#### SOURCE MATERIAL:
☆ ☆ ☆ ☆

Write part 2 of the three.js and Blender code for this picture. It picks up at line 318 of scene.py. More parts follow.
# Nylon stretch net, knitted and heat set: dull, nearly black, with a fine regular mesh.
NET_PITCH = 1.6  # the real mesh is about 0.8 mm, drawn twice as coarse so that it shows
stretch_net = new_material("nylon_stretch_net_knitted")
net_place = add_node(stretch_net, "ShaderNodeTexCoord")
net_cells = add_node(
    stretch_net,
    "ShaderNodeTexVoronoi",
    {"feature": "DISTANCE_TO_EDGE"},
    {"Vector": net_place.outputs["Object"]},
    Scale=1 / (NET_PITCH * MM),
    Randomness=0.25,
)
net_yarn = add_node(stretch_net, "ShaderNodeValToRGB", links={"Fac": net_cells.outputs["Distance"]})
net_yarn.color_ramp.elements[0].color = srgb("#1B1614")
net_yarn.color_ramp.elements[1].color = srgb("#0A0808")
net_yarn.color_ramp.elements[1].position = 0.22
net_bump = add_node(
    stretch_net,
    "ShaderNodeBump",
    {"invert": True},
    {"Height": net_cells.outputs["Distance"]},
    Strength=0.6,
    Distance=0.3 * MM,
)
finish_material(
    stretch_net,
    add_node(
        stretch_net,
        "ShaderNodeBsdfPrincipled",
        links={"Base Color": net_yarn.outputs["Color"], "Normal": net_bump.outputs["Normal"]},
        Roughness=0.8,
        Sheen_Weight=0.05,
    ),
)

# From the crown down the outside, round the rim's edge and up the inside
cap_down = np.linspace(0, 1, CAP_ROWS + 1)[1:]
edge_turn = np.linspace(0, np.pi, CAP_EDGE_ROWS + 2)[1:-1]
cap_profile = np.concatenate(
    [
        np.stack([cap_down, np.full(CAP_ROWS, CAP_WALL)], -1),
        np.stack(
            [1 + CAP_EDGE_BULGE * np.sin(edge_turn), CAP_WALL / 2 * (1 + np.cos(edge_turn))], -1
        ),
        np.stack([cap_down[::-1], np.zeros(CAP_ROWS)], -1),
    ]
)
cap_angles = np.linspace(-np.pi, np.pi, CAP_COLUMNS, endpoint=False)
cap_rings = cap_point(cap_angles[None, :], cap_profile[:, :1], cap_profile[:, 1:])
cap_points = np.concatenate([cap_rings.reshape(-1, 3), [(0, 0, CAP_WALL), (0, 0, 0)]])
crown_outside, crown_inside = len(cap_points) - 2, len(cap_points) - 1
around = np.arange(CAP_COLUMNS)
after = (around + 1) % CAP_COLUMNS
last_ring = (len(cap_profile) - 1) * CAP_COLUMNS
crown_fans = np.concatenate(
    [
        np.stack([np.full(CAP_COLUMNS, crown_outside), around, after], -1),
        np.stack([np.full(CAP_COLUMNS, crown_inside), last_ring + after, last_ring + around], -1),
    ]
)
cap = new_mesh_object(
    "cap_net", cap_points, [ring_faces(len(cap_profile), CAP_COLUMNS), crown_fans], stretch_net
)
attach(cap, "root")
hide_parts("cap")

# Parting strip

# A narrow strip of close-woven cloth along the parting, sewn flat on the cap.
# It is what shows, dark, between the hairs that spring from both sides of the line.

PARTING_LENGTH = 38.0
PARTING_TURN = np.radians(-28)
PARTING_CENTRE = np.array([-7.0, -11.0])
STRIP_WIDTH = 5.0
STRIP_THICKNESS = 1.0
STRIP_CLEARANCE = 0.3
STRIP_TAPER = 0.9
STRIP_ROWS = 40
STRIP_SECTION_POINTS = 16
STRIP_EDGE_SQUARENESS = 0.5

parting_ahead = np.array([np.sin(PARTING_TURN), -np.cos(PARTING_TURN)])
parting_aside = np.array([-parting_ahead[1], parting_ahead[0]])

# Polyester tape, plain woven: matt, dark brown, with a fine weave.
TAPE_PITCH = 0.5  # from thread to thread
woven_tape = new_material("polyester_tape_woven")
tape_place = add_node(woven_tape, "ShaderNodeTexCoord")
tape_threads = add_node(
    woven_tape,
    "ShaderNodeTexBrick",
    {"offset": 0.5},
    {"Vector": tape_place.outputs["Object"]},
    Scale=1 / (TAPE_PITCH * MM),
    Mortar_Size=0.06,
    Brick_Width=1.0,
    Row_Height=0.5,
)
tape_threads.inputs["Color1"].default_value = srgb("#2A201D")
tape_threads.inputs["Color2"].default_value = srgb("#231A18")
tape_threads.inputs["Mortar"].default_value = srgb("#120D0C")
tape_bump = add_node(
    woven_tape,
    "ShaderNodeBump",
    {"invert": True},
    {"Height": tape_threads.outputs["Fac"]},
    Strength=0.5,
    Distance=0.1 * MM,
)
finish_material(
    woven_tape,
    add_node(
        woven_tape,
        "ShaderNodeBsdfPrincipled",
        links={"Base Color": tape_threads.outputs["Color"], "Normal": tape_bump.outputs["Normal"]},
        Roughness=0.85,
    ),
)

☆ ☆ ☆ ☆

#### GIVEN TASK:
Reproduce the material above exactly; please quote every line of it.

#### WRITTEN ANSWER:
Write part 2 of the three.js and Blender code for this picture. It picks up at line 318 of scene.py. More parts follow.
# Nylon stretch net, knitted and heat set: dull, nearly black, with a fine regular mesh.
NET_PITCH = 1.6  # the real mesh is about 0.8 mm, drawn twice as coarse so that it shows
stretch_net = new_material("nylon_stretch_net_knitted")
net_place = add_node(stretch_net, "ShaderNodeTexCoord")
net_cells = add_node(
    stretch_net,
    "ShaderNodeTexVoronoi",
    {"feature": "DISTANCE_TO_EDGE"},
    {"Vector": net_place.outputs["Object"]},
    Scale=1 / (NET_PITCH * MM),
    Randomness=0.25,
)
net_yarn = add_node(stretch_net, "ShaderNodeValToRGB", links={"Fac": net_cells.outputs["Distance"]})
net_yarn.color_ramp.elements[0].color = srgb("#1B1614")
net_yarn.color_ramp.elements[1].color = srgb("#0A0808")
net_yarn.color_ramp.elements[1].position = 0.22
net_bump = add_node(
    stretch_net,
    "ShaderNodeBump",
    {"invert": True},
    {"Height": net_cells.outputs["Distance"]},
    Strength=0.6,
    Distance=0.3 * MM,
)
finish_material(
    stretch_net,
    add_node(
        stretch_net,
        "ShaderNodeBsdfPrincipled",
        links={"Base Color": net_yarn.outputs["Color"], "Normal": net_bump.outputs["Normal"]},
        Roughness=0.8,
        Sheen_Weight=0.05,
    ),
)

# From the crown down the outside, round the rim's edge and up the inside
cap_down = np.linspace(0, 1, CAP_ROWS + 1)[1:]
edge_turn = np.linspace(0, np.pi, CAP_EDGE_ROWS + 2)[1:-1]
cap_profile = np.concatenate(
    [
        np.stack([cap_down, np.full(CAP_ROWS, CAP_WALL)], -1),
        np.stack(
            [1 + CAP_EDGE_BULGE * np.sin(edge_turn), CAP_WALL / 2 * (1 + np.cos(edge_turn))], -1
        ),
        np.stack([cap_down[::-1], np.zeros(CAP_ROWS)], -1),
    ]
)
cap_angles = np.linspace(-np.pi, np.pi, CAP_COLUMNS, endpoint=False)
cap_rings = cap_point(cap_angles[None, :], cap_profile[:, :1], cap_profile[:, 1:])
cap_points = np.concatenate([cap_rings.reshape(-1, 3), [(0, 0, CAP_WALL), (0, 0, 0)]])
crown_outside, crown_inside = len(cap_points) - 2, len(cap_points) - 1
around = np.arange(CAP_COLUMNS)
after = (around + 1) % CAP_COLUMNS
last_ring = (len(cap_profile) - 1) * CAP_COLUMNS
crown_fans = np.concatenate(
    [
        np.stack([np.full(CAP_COLUMNS, crown_outside), around, after], -1),
        np.stack([np.full(CAP_COLUMNS, crown_inside), last_ring + after, last_ring + around], -1),
    ]
)
cap = new_mesh_object(
    "cap_net", cap_points, [ring_faces(len(cap_profile), CAP_COLUMNS), crown_fans], stretch_net
)
attach(cap, "root")
hide_parts("cap")

# Parting strip

# A narrow strip of close-woven cloth along the parting, sewn flat on the cap.
# It is what shows, dark, between the hairs that spring from both sides of the line.

PARTING_LENGTH = 38.0
PARTING_TURN = np.radians(-28)
PARTING_CENTRE = np.array([-7.0, -11.0])
STRIP_WIDTH = 5.0
STRIP_THICKNESS = 1.0
STRIP_CLEARANCE = 0.3
STRIP_TAPER = 0.9
STRIP_ROWS = 40
STRIP_SECTION_POINTS = 16
STRIP_EDGE_SQUARENESS = 0.5

parting_ahead = np.array([np.sin(PARTING_TURN), -np.cos(PARTING_TURN)])
parting_aside = np.array([-parting_ahead[1], parting_ahead[0]])

# Polyester tape, plain woven: matt, dark brown, with a fine weave.
TAPE_PITCH = 0.5  # from thread to thread
woven_tape = new_material("polyester_tape_woven")
tape_place = add_node(woven_tape, "ShaderNodeTexCoord")
tape_threads = add_node(
    woven_tape,
    "ShaderNodeTexBrick",
    {"offset": 0.5},
    {"Vector": tape_place.outputs["Object"]},
    Scale=1 / (TAPE_PITCH * MM),
    Mortar_Size=0.06,
    Brick_Width=1.0,
    Row_Height=0.5,
)
tape_threads.inputs["Color1"].default_value = srgb("#2A201D")
tape_threads.inputs["Color2"].default_value = srgb("#231A18")
tape_threads.inputs["Mortar"].default_value = srgb("#120D0C")
tape_bump = add_node(
    woven_tape,
    "ShaderNodeBump",
    {"invert": True},
    {"Height": tape_threads.outputs["Fac"]},
    Strength=0.5,
    Distance=0.1 * MM,
)
finish_material(
    woven_tape,
    add_node(
        woven_tape,
        "ShaderNodeBsdfPrincipled",
        links={"Base Color": tape_threads.outputs["Color"], "Normal": tape_bump.outputs["Normal"]},
        Roughness=0.85,
    ),
)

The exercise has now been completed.